What is the brand’s hero product, and how did it come to be?

Yari: Our treatments sell really well, but surprisingly our removers have sold out before we could even put them out. The smell is great. It doesn’t have a strong odor to it and takes off the polish easily, but it exceeded even what we thought it would do. For color, another one that surprised us is No. 13 and No. 71 have been sold out countless times. It surprises us because it’s not a neutral, and it’s not a red. No. 13 is actually a rose gold, and No. 71 is a bright blue.

Who is Côte’s target customer?

Yari: I’m the target. I feel that the target market is the health-oriented Westside mom. It could be Westside of L.A., but it’s most likely anyone on either coast who really feels that they’re moving in the right direction to find more clean products for their face and their hair, and slowly they are understanding that the nail is also something important to keep clean. People put their fingers in their mouths. Kids bite their nails. It all goes into your system. The target market is anywhere from 25 to 65 more aware women.
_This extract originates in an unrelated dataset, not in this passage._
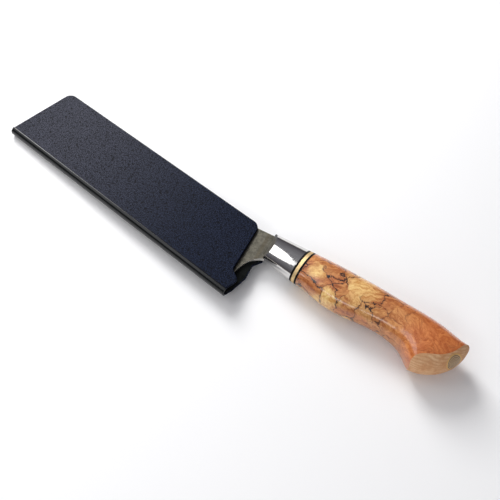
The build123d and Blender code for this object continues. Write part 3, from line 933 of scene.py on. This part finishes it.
key = softbox("key", (-0.95, 0.50, 0.74), (0.6, 0.6), 18.0)
window = softbox("window", (-0.65, -0.20, 0.90), (0.7, 1.3), 4.8, at=(-0.65, -0.2, 0))
window.data.shape = "ELLIPSE"
streak = softbox("streak", (-0.10, -0.95, 0.90), (0.62, 0.24), 1.9, at=(-0.10, 0, 0))
softbox("front_fill", (0.75, -0.85, 0.45), (0.7, 0.5), 2.6)

kept_dark = bpy.data.collections.new("kept_dark")
kept_dark.objects.link(frame["nodes"]["ferrule"])
key.light_linking.receiver_collection = kept_dark
streak.light_linking.receiver_collection = kept_dark
kept_dark.collection_objects[0].light_linking.link_state = "EXCLUDE"

# %% The room around
HORIZON, DARK_BAND, OVERHEAD = 0.5, 0.56, 1.0    # heights on the ramp, 0.5 is level
ROOM_STRENGTH = 0.55
SEEN_WHITE = (1.8, 1.8, 1.8, 1)
world = bpy.data.worlds.new("studio")
bpy.context.scene.world = world
world.use_nodes = True
tree = world.node_tree
tree.nodes.clear()
heading = add(tree, "TexCoord", {}).outputs["Generated"]
height = part_of(tree, heading, 2)
ramp = add(tree, "ValToRGB", {"Fac": sums(tree, "MULTIPLY_ADD", height, 0.5, 0.5)})
stops = ramp.color_ramp.elements
stops[0].position, stops[0].color = HORIZON, (0.95, 0.9, 0.82, 1)
stops[1].position, stops[1].color = OVERHEAD, (0.5, 0.5, 0.54, 1)
stops.new(DARK_BAND).color = (0.12, 0.11, 0.13, 1)
seen = add(tree, "LightPath", {}).outputs["Is Camera Ray"]
sky = mix(tree, seen, ramp.outputs[0], SEEN_WHITE)
glow = add(tree, "Background", {"Color": sky, "Strength": ROOM_STRENGTH})
add(tree, "OutputWorld", {"Surface": glow.outputs[0]})
bpy.context.scene.view_settings.view_transform = "Standard"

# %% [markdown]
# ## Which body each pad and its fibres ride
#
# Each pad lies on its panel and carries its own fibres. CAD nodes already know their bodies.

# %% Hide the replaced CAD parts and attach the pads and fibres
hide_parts("guard_fold_strip")
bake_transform(strip)
for pad, fibres, node, body, panel in (
    (felt_upper, fuzz_upper, "felt_front", "guard_front", "guard_front_panel"),
    (felt_lower, fuzz_lower, "felt_back", "guard_back", "guard_back_panel"),
):
    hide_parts(node)
    for piece in (pad, fibres):
        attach(piece, body)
If you could get your products into anyone’s hands, who would it be and why?

Lennon: Kaia Gerber because she’s so of the moment right now. She’s gorgeous, and I think she has the potential to influence that younger group of girls and women who are on the edge of their first job and are starting to buy their own products, not just borrow whatever’s on mom’s counter. It’s so important that these girls start to make educated choices from the beginning.

Do you have influencers promoting Côte?

Lennon: We have a lot of celebrity clientele who come into the store in Brentwood on a regular basis, but it’s very rare that we would turn around and post them or thank them. It’s their time to get away too, and oftentimes they will post nice things about us. It’s up to them. We’re not chasing down a celebrity influencer right now.
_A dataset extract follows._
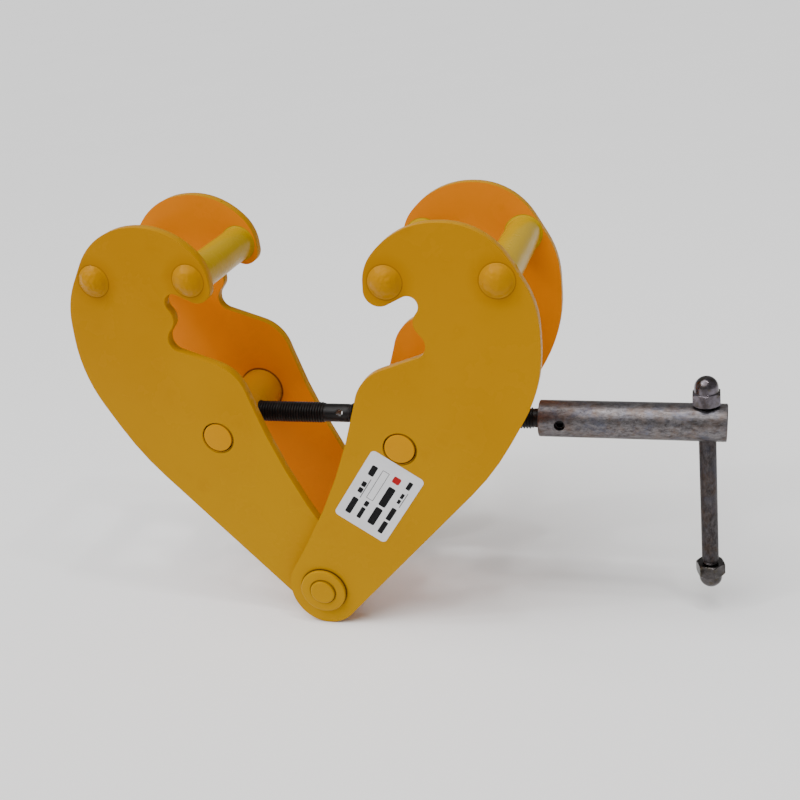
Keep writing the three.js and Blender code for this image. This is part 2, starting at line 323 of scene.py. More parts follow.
def near_ring(s, at, radius, width):
    """1 close to a circle about Y through a point, fading to 0 at a width from it."""
    flat = s.node("ShaderNodeVectorMath", operation="MULTIPLY")
    s.join(s.place, flat.inputs[0])
    flat.inputs[1].default_value = (1, 0, 1)
    distance = s.node("ShaderNodeVectorMath", operation="DISTANCE")
    s.join(flat.outputs["Vector"], distance.inputs[0])
    distance.inputs[1].default_value = (at.x, 0, at.z)
    off = s.math("ABSOLUTE", s.math("SUBTRACT", distance.outputs["Value"], radius))
    return s.remap(off, 0, width, 1, 0)


def yellow_paint(name, upper=GOLD, lower=GOLD_LOW_BOUNCE_LIT, rings=(), ragged=0.0, gloss=0.03, shine=0.5, beads=0.0):
    """Golden enamel over steel.

    Each ring is (centre, radius, width, strength, tone) and darkens the paint round what stands on it, as
    painted shade.
    Ragged paint is chipped and rough, and beads are the small lumps of a thick coat.
    """
    s = Shader(name, IOR=1.3, Specular_IOR_Level=shine, Specular_Tint=(1, 0.5, 0.0, 1), Coat_Weight=gloss,
               Coat_Roughness=0.08)
    height = s.node("ShaderNodeSeparateXYZ")
    s.join(s.place, height.inputs[0])
    broad = s.noise(14, 3, 0.5)
    peel = s.noise(420, 2, 0.5)
    # lighter towards the bottom: painted floor-bounce light
    body = s.mix(s.remap(height.outputs["Z"], 0.0, 0.25), lower, upper)
    # random darker mottles
    body = s.mix(s.remap(broad, 0.40, 0.70, 0, 0.10), body, SHADE_AND_MOTTLE)
    body = s.mix(s.remap(s.noise(60, 4, 0.6), 0.56, 0.78, 0, 0.12), body, SHADE_AND_MOTTLE)
    # rings of painted shade round what stands on the paint
    for at, radius, width, strength, tone in rings:
        shade = s.math("MULTIPLY", near_ring(s, at, radius, width), strength)
        body = s.mix(shade, body, tone)
    # chipped paint shows the same near black
    chip = s.remap(s.noise(330, 4, 0.7), 0.66, 0.70, 0, 0.6 * ragged)
    s.colour(s.mix(chip, body, GAP_SHADE_AND_CHIPS))
    s.roughness(s.remap(s.noise(30, 4, 0.6), 0.3, 0.7, 0.20, 0.32))
    s.bump((broad, 0.06, 0.004), (peel, 0.07, 0.0005), (s.noise(520, 4, 0.7), 0.02 + 0.4 * ragged, 0.0010),
           (s.noise(600, 1, 0.4), beads, 0.0008))
    return s.material


# Dark, light, brown and blue tones of the two bare steels; the brown is painted reflection of the orange
# plates.
TURNED = (
    (0.052, 0.045, 0.046, 1), (0.19, 0.178, 0.182, 1),
    (0.13, 0.08, 0.052, 1), (0.08, 0.093, 0.14, 1),
)
ROLLED = (
    (0.022, 0.018, 0.018, 1), (0.078, 0.07, 0.072, 1),
    (0.06, 0.036, 0.022, 1), (0.045, 0.047, 0.065, 1),
)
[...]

How do you use social media?

Yari: It speaks again to our lifestyle brand and the identity of Côte. We can best show everybody who Côte is when you walk into the shop, but, if you don’t have access to the shop, our Instagram and social media makes you feel and live that lifestyle. I have people that stop me a lot and tell me they love our feed because it makes them feel like they’re on vacation, and it’s not a very intimidating vacation. It just feels like a beach vacation they’re longing for. When they can’t stop in the shop, it’s the best way to show who we are.
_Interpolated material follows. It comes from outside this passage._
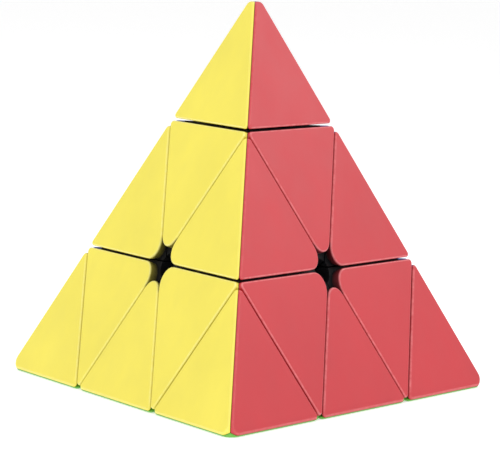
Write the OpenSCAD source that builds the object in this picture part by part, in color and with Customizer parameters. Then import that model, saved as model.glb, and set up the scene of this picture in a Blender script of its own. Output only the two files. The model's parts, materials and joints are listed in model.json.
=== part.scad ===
// Pyramid twisty puzzle: four tips, four corner pieces and six edge pieces on a four-armed core.
//
// Every cut is a level along one of the four corner axes, so a region is an intersection of
// bands. The levels of a point along the four axes always add up to zero.

/* [Pyramid] */
// Edge length of the pyramid before its corners are rounded
edge_len = 101; // [96:1:140]
// Gap between neighbouring pieces across a layer cut
layer_gap = 0.3; // [0.2:0.05:0.8]
// Gap between a tip and the corner piece below it
tip_gap = 0.4; // [0.2:0.05:0.8]

/* [Covers] */
// Thickness of the coloured covers
cover_t = 1.8; // [1.2:0.1:2.6]
// Fine joint between two covers of one piece
cover_joint = 0.1; // [0.05:0.05:0.3]
// Radius of the cover corners round each star-shaped hole
star_r = 3.2; // [2:0.1:5]
// Radius of the cover corners at the ends of the pyramid's edges
corner_r = 0.8; // [0.4:0.1:2.4]
// Radius of the cover corners at the four points of the pyramid
point_r = 2.2; // [1:0.1:3]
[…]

What’s in the pipeline for Côte?

Lennon: We’re all about cleaner, safer beauty, and getting people to realize what’s in their brands and how it affects them. Recently, Leah and I were asked to be involved with an organization called Counteract Coalition. It’s something Beautycounter, a clean beauty brand on the West Coast with a presence all over North America, is spearheading. It’s a group of 15 or 20 businesses all in the beauty space that are, for the most part, are run by women. We have formed this coalition to work with the government and get laws passed through the FDA [U.S. Food and Drug Administration] to start to regulate what goes into these products a lot more closely. We feel it is a good national stage to let people know we’re practicing what we preach, and we’re trying to make a difference in the beauty space.